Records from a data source
───

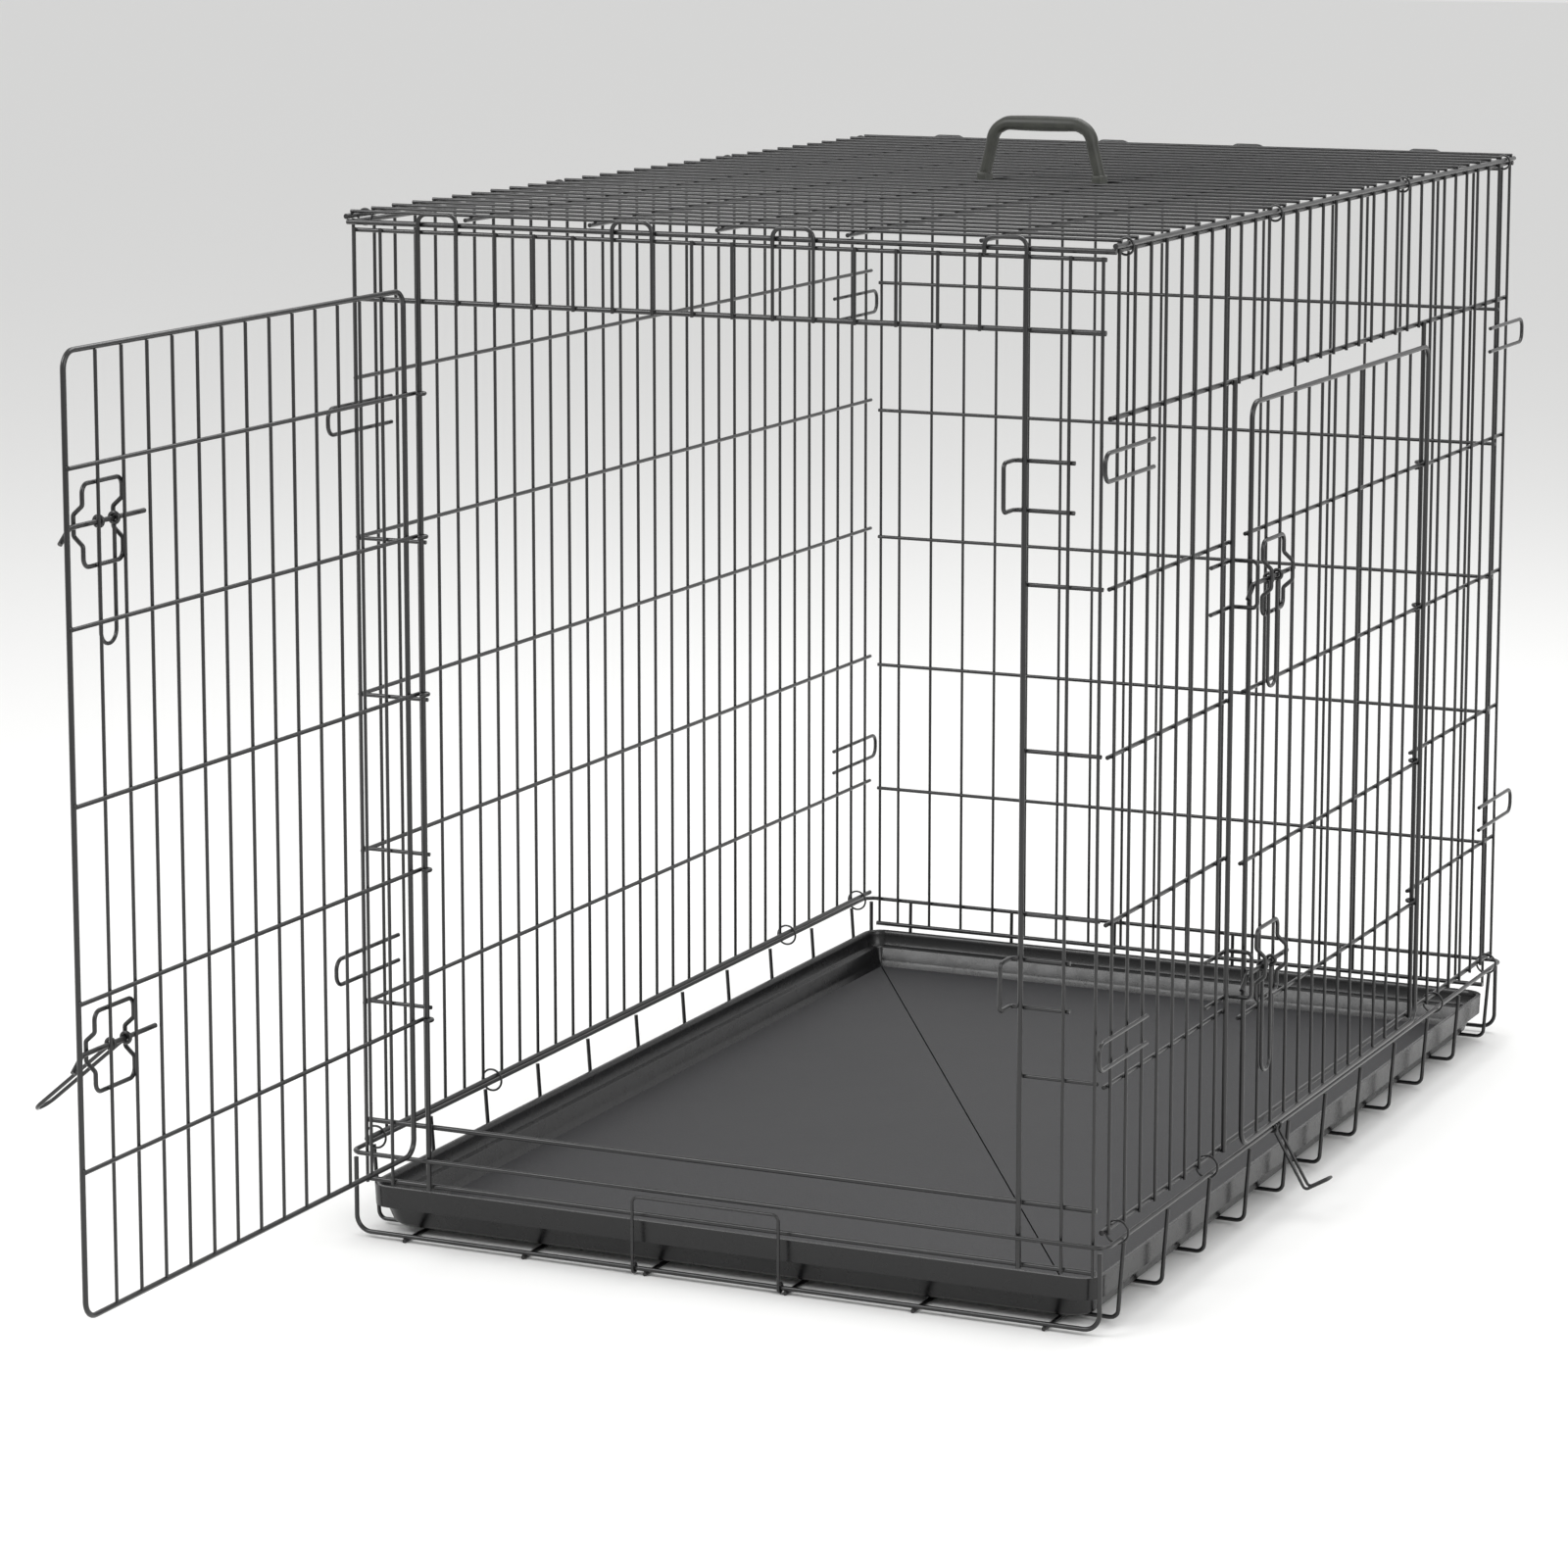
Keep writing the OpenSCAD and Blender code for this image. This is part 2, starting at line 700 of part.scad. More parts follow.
base_rail();
base_end_loops();
base_cross_wires();
base_runners();
left_panel_uprights();
left_panel_rails();
right_panel_uprights();
right_panel_rails();
right_panel_jambs();
front_panel_uprights();
front_panel_rails();
front_panel_jambs();
front_top_loops();
rear_panel_uprights();
rear_panel_rails();
rear_top_loops();
roof_runners();
roof_slats();
corner_hooks();
roof_clips();
base_clips();
front_door_strikes();
side_door_strikes();
front_door_frame();
front_door_uprights();
front_door_rails();
front_upper_guide();
front_lower_guide();
side_door_frame();
side_door_uprights();
side_door_rails();
side_upper_guide();
side_lower_guide();
front_upper_bolt();
front_lower_bolt();
side_upper_bolt();
side_lower_bolt();
front_upper_bolt_handle();
front_lower_bolt_handle();
side_upper_bolt_handle();
side_lower_bolt_handle();
tray();
tray_stop();
fold_latch();
carry_handle();
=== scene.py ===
import json
import math
import bmesh
import bpy
from mathutils import Matrix, Vector


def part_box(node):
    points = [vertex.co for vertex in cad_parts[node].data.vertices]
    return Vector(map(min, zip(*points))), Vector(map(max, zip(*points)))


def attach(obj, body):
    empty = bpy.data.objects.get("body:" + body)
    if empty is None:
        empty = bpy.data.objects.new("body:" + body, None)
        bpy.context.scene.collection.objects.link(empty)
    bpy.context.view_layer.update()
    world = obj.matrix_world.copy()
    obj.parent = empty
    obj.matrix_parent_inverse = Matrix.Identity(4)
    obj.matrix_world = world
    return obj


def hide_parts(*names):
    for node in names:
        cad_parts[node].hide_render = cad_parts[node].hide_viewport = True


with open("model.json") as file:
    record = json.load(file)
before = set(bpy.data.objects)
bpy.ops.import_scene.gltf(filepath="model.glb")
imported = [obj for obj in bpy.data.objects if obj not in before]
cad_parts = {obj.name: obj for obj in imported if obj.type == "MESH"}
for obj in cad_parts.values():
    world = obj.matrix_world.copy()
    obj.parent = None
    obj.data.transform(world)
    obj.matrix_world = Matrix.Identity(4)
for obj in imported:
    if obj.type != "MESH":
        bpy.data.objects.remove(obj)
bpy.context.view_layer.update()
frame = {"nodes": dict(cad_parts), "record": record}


# Camera: a long lens looking at the front panel and the right side, from about the
# height of the roof, so that the roof is seen almost edge on.
lens_mm = 112.2
camera_at = Vector((1.8867, -4.5522, 1.3459))
camera_looks = Vector((-0.41300, 0.89579, -0.16427))
frame_shift = -0.1

camera = bpy.data.objects.new("camera", bpy.data.cameras.new("camera"))
camera.data.lens = lens_mm
camera.data.sensor_width = 36
camera.data.shift_y = frame_shift
camera.location = camera_at
camera.rotation_euler = camera_looks.to_track_quat("-Z", "Y").to_euler()
bpy.context.scene.collection.objects.link(camera)
bpy.context.scene.camera = camera


# Base basket: a closed rail, an end loop at the front and rear, cross wires bent up
# at both sides and runners bent up at the rear. Drawn steel wire, bent cold, resistance
# welded where wires cross, then dipped in black electrocoat.
def solids(node):
    """Each separate solid of a CAD node, as its faces."""
    copy = bmesh.new()
    copy.from_mesh(frame["nodes"][node].data)
    bmesh.ops.remove_doubles(copy, verts=copy.verts, dist=1e-6)
    left = set(copy.faces)
    found = []
    while left:
        stack = [left.pop()]
        group = []
        while stack:
            face = stack.pop()
            group.append(face)
            for edge in face.edges:
                for other in edge.link_faces:
                    if other in left:
                        left.remove(other)
                        stack.append(other)
        found.append(group)
    return copy, found


def flat_ends(faces):
    """The flat round ends of a wire: the middle, outward direction and radius of each."""
    thickest = 0.0027
    left = set(faces)
    ends = []
    while left:
        seed = left.pop()
        out = seed.normal.copy()
        stack = [seed]
        rim = set(seed.verts)
        while stack:
            for edge in stack.pop().edges:
                for other in edge.link_faces:
                    if other in left and other.normal.dot(out) > 0.9999:
                        left.remove(other)
                        stack.append(other)
                        rim.update(other.verts)
        middle = sum((v.co for v in rim), Vector()) / len(rim)
        spokes = [(v.co - middle).length for v in rim]
        if len(rim) > 6 and max(spokes) < thickest and max(spokes) - min(spokes) < 0.1 * max(spokes):
            ends.append((middle, out, max(spokes)))
    return ends


def runs_of(node):
    """A CAD node's wires, each as the straight lengths and turns that follow one another."""
    copy, found = solids(node)
    lengths = [ends for ends in map(flat_ends, found) if len(ends) == 2]
    copy.free()
    hairline = 6e-5
    runs = []
    while lengths:
        run = [lengths.pop()]
        grown = True
        while grown:
            grown = False
            for ends in lengths:
                a, b = ends
                tail, head = run[-1][1][0], run[0][0][0]
                if (a[0] - tail).length < hairline:
                    run.append([a, b])
                elif (b[0] - tail).length < hairline:
                    run.append([b, a])
                elif (b[0] - head).length < hairline:
                    run.insert(0, [a, b])
                elif (a[0] - head).length < hairline:
                    run.insert(0, [b, a])
                else:
                    continue
                lengths.remove(ends)
                grown = True
                break
        runs.append(run)
    return runs


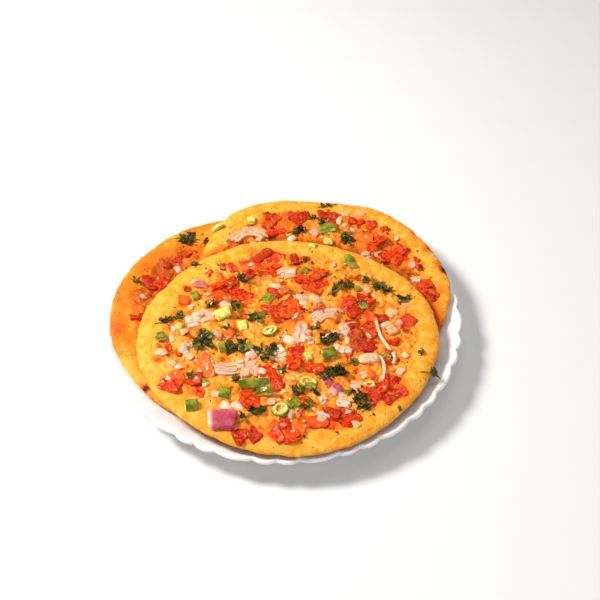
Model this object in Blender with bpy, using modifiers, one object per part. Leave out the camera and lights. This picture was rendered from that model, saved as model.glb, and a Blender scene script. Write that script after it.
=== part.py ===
"""Three uttapams, thick batter pancakes topped with vegetables, overlapping on a fluted white dinner plate.

Metres, +Z up. The origin is the centre of the plate's foot ring, on the table, and +Y points to the far side.
"""

import math
import random

import bmesh
import bpy
import numpy as np
from mathutils import Matrix, Vector, noise
from mathutils.bvhtree import BVHTree

MM = 0.001

# Plate, a ten-inch dinner plate
PLATE_RADIUS = 127 * MM
PLATE_HEIGHT = 20.5 * MM
WELL_RADIUS = 74 * MM
WELL_HEIGHT = 6 * MM
RIM_CURVE = 1.35
WALL = 3 * MM
FOOT_OUTER = 68 * MM
FOOT_INNER = 63 * MM
FOOT_RECESS = 2.6 * MM
LIP = 1.6 * MM
LOBE_GROUPS = 14
LOBE_SECTORS = (3, 3, 5)
LOBE_START = math.radians(4.1)
NOTCH_DEPTH = 2.2 * MM
FLUTED_FROM = 0.84
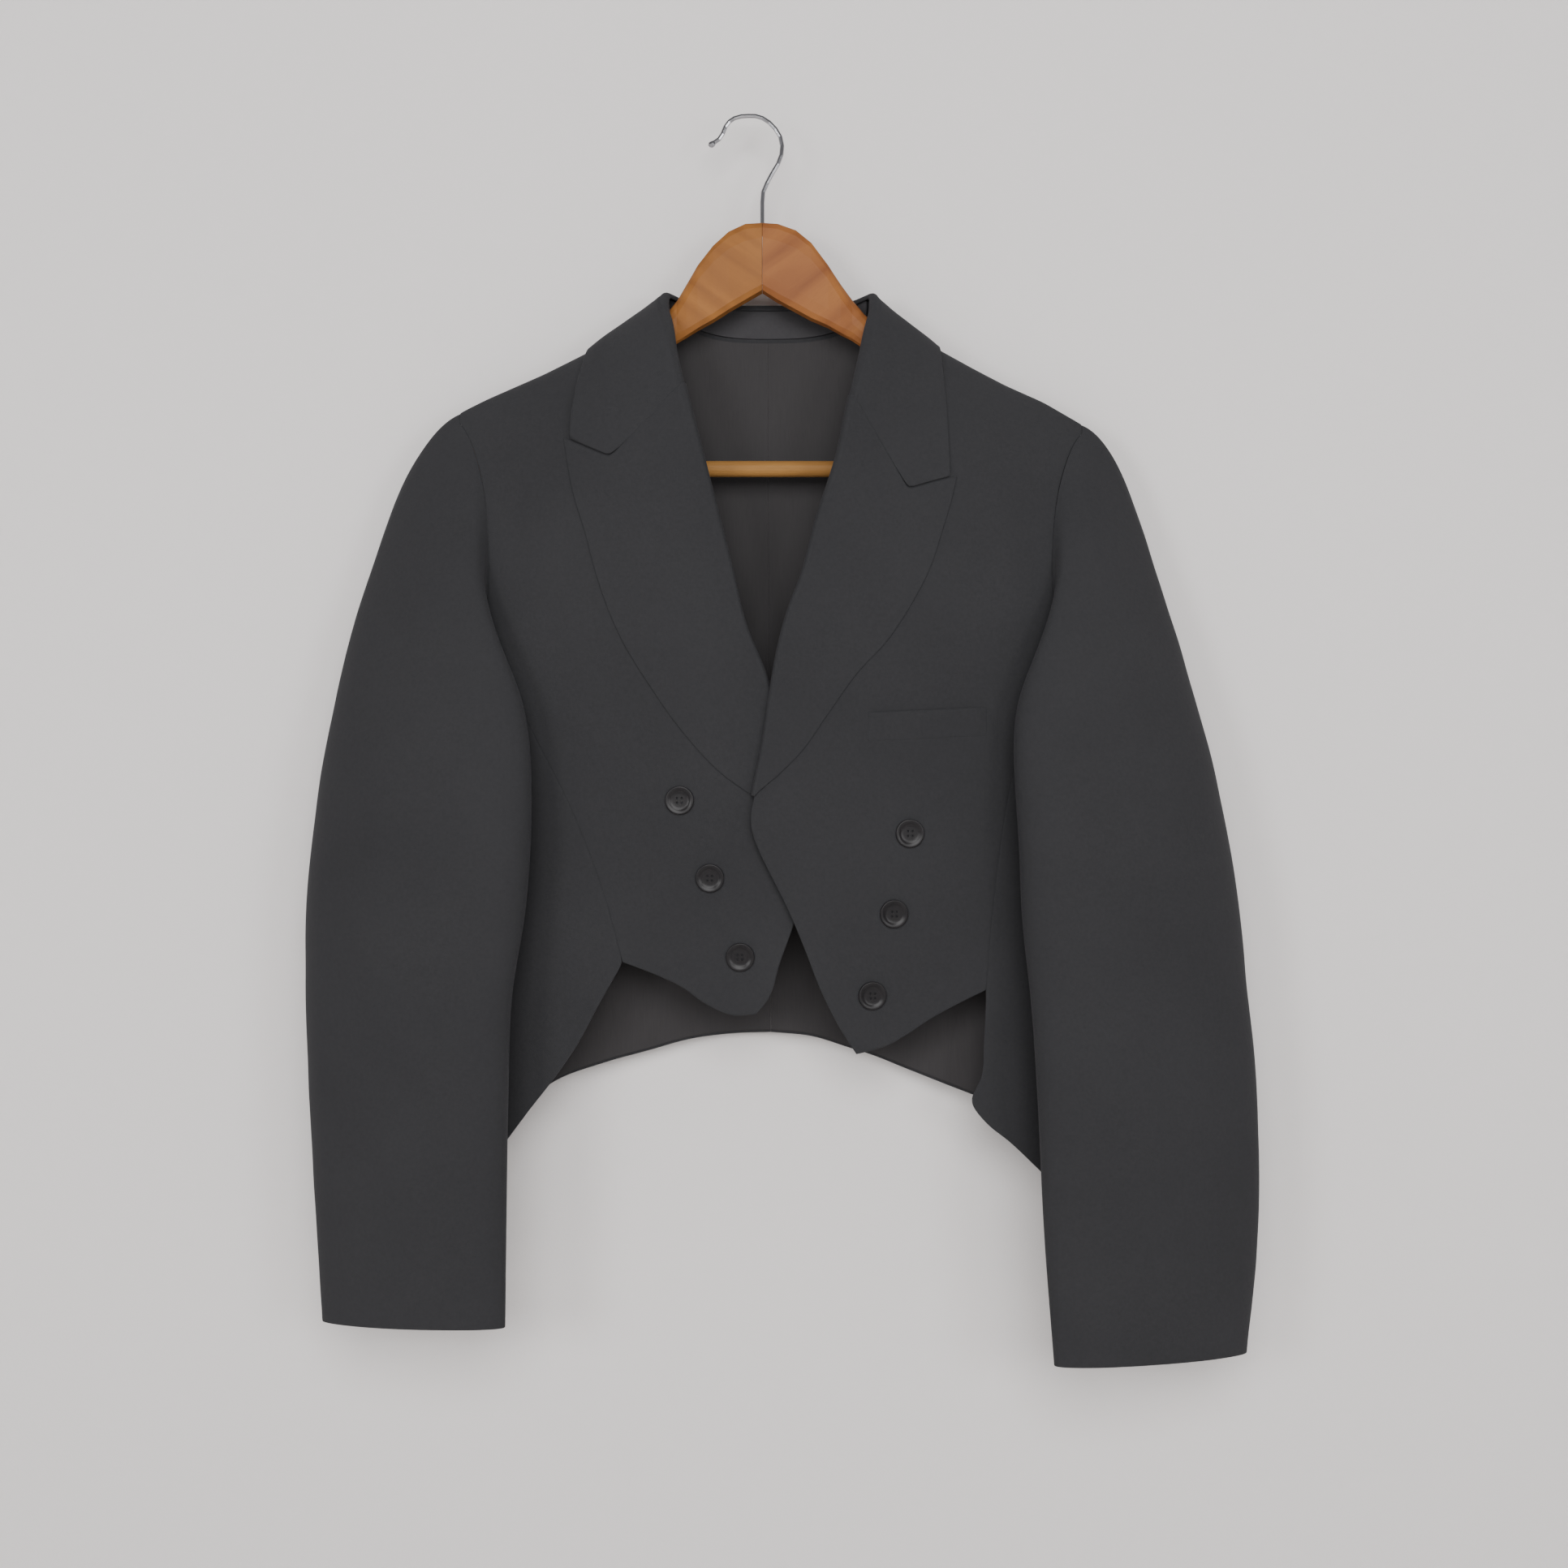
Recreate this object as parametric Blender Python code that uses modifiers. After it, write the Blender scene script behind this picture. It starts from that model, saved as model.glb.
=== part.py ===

───

What to produce
Pictures stay out; repeat all the rest of the records exactly.

Correct output
Keep writing the OpenSCAD and Blender code for this image. This is part 2, starting at line 700 of part.scad. More parts follow.
base_rail();
base_end_loops();
base_cross_wires();
base_runners();
left_panel_uprights();
left_panel_rails();
right_panel_uprights();
right_panel_rails();
right_panel_jambs();
front_panel_uprights();
front_panel_rails();
front_panel_jambs();
front_top_loops();
rear_panel_uprights();
rear_panel_rails();
rear_top_loops();
roof_runners();
roof_slats();
corner_hooks();
roof_clips();
base_clips();
front_door_strikes();
side_door_strikes();
front_door_frame();
front_door_uprights();
front_door_rails();
front_upper_guide();
front_lower_guide();
side_door_frame();
side_door_uprights();
side_door_rails();
side_upper_guide();
side_lower_guide();
front_upper_bolt();
front_lower_bolt();
side_upper_bolt();
side_lower_bolt();
front_upper_bolt_handle();
front_lower_bolt_handle();
side_upper_bolt_handle();
side_lower_bolt_handle();
tray();
tray_stop();
fold_latch();
carry_handle();
=== scene.py ===
import json
import math
import bmesh
import bpy
from mathutils import Matrix, Vector


def part_box(node):
    points = [vertex.co for vertex in cad_parts[node].data.vertices]
    return Vector(map(min, zip(*points))), Vector(map(max, zip(*points)))


def attach(obj, body):
    empty = bpy.data.objects.get("body:" + body)
    if empty is None:
        empty = bpy.data.objects.new("body:" + body, None)
        bpy.context.scene.collection.objects.link(empty)
    bpy.context.view_layer.update()
    world = obj.matrix_world.copy()
    obj.parent = empty
    obj.matrix_parent_inverse = Matrix.Identity(4)
    obj.matrix_world = world
    return obj


def hide_parts(*names):
    for node in names:
        cad_parts[node].hide_render = cad_parts[node].hide_viewport = True


with open("model.json") as file:
    record = json.load(file)
before = set(bpy.data.objects)
bpy.ops.import_scene.gltf(filepath="model.glb")
imported = [obj for obj in bpy.data.objects if obj not in before]
cad_parts = {obj.name: obj for obj in imported if obj.type == "MESH"}
for obj in cad_parts.values():
    world = obj.matrix_world.copy()
    obj.parent = None
    obj.data.transform(world)
    obj.matrix_world = Matrix.Identity(4)
for obj in imported:
    if obj.type != "MESH":
        bpy.data.objects.remove(obj)
bpy.context.view_layer.update()
frame = {"nodes": dict(cad_parts), "record": record}


# Camera: a long lens looking at the front panel and the right side, from about the
# height of the roof, so that the roof is seen almost edge on.
lens_mm = 112.2
camera_at = Vector((1.8867, -4.5522, 1.3459))
camera_looks = Vector((-0.41300, 0.89579, -0.16427))
frame_shift = -0.1

camera = bpy.data.objects.new("camera", bpy.data.cameras.new("camera"))
camera.data.lens = lens_mm
camera.data.sensor_width = 36
camera.data.shift_y = frame_shift
camera.location = camera_at
camera.rotation_euler = camera_looks.to_track_quat("-Z", "Y").to_euler()
bpy.context.scene.collection.objects.link(camera)
bpy.context.scene.camera = camera


# Base basket: a closed rail, an end loop at the front and rear, cross wires bent up
# at both sides and runners bent up at the rear. Drawn steel wire, bent cold, resistance
# welded where wires cross, then dipped in black electrocoat.
def solids(node):
    """Each separate solid of a CAD node, as its faces."""
    copy = bmesh.new()
    copy.from_mesh(frame["nodes"][node].data)
    bmesh.ops.remove_doubles(copy, verts=copy.verts, dist=1e-6)
    left = set(copy.faces)
    found = []
    while left:
        stack = [left.pop()]
        group = []
        while stack:
            face = stack.pop()
            group.append(face)
            for edge in face.edges:
                for other in edge.link_faces:
                    if other in left:
                        left.remove(other)
                        stack.append(other)
        found.append(group)
    return copy, found


def flat_ends(faces):
    """The flat round ends of a wire: the middle, outward direction and radius of each."""
    thickest = 0.0027
    left = set(faces)
    ends = []
    while left:
        seed = left.pop()
        out = seed.normal.copy()
        stack = [seed]
        rim = set(seed.verts)
        while stack:
            for edge in stack.pop().edges:
                for other in edge.link_faces:
                    if other in left and other.normal.dot(out) > 0.9999:
                        left.remove(other)
                        stack.append(other)
                        rim.update(other.verts)
        middle = sum((v.co for v in rim), Vector()) / len(rim)
        spokes = [(v.co - middle).length for v in rim]
        if len(rim) > 6 and max(spokes) < thickest and max(spokes) - min(spokes) < 0.1 * max(spokes):
            ends.append((middle, out, max(spokes)))
    return ends


def runs_of(node):
    """A CAD node's wires, each as the straight lengths and turns that follow one another."""
    copy, found = solids(node)
    lengths = [ends for ends in map(flat_ends, found) if len(ends) == 2]
    copy.free()
    hairline = 6e-5
    runs = []
    while lengths:
        run = [lengths.pop()]
        grown = True
        while grown:
            grown = False
            for ends in lengths:
                a, b = ends
                tail, head = run[-1][1][0], run[0][0][0]
                if (a[0] - tail).length < hairline:
                    run.append([a, b])
                elif (b[0] - tail).length < hairline:
                    run.append([b, a])
                elif (b[0] - head).length < hairline:
                    run.insert(0, [a, b])
                elif (a[0] - head).length < hairline:
                    run.insert(0, [b, a])
                else:
                    continue
                lengths.remove(ends)
                grown = True
                break
        runs.append(run)
    return runs


Model this object in Blender with bpy, using modifiers, one object per part. Leave out the camera and lights. This picture was rendered from that model, saved as model.glb, and a Blender scene script. Write that script after it.
=== part.py ===
"""Three uttapams, thick batter pancakes topped with vegetables, overlapping on a fluted white dinner plate.

Metres, +Z up. The origin is the centre of the plate's foot ring, on the table, and +Y points to the far side.
"""

import math
import random

import bmesh
import bpy
import numpy as np
from mathutils import Matrix, Vector, noise
from mathutils.bvhtree import BVHTree

MM = 0.001

# Plate, a ten-inch dinner plate
PLATE_RADIUS = 127 * MM
PLATE_HEIGHT = 20.5 * MM
WELL_RADIUS = 74 * MM
WELL_HEIGHT = 6 * MM
RIM_CURVE = 1.35
WALL = 3 * MM
FOOT_OUTER = 68 * MM
FOOT_INNER = 63 * MM
FOOT_RECESS = 2.6 * MM
LIP = 1.6 * MM
LOBE_GROUPS = 14
LOBE_SECTORS = (3, 3, 5)
LOBE_START = math.radians(4.1)
NOTCH_DEPTH = 2.2 * MM
FLUTED_FROM = 0.84
Recreate this object as parametric Blender Python code that uses modifiers. After it, write the Blender scene script behind this picture. It starts from that model, saved as model.glb.
=== part.py ===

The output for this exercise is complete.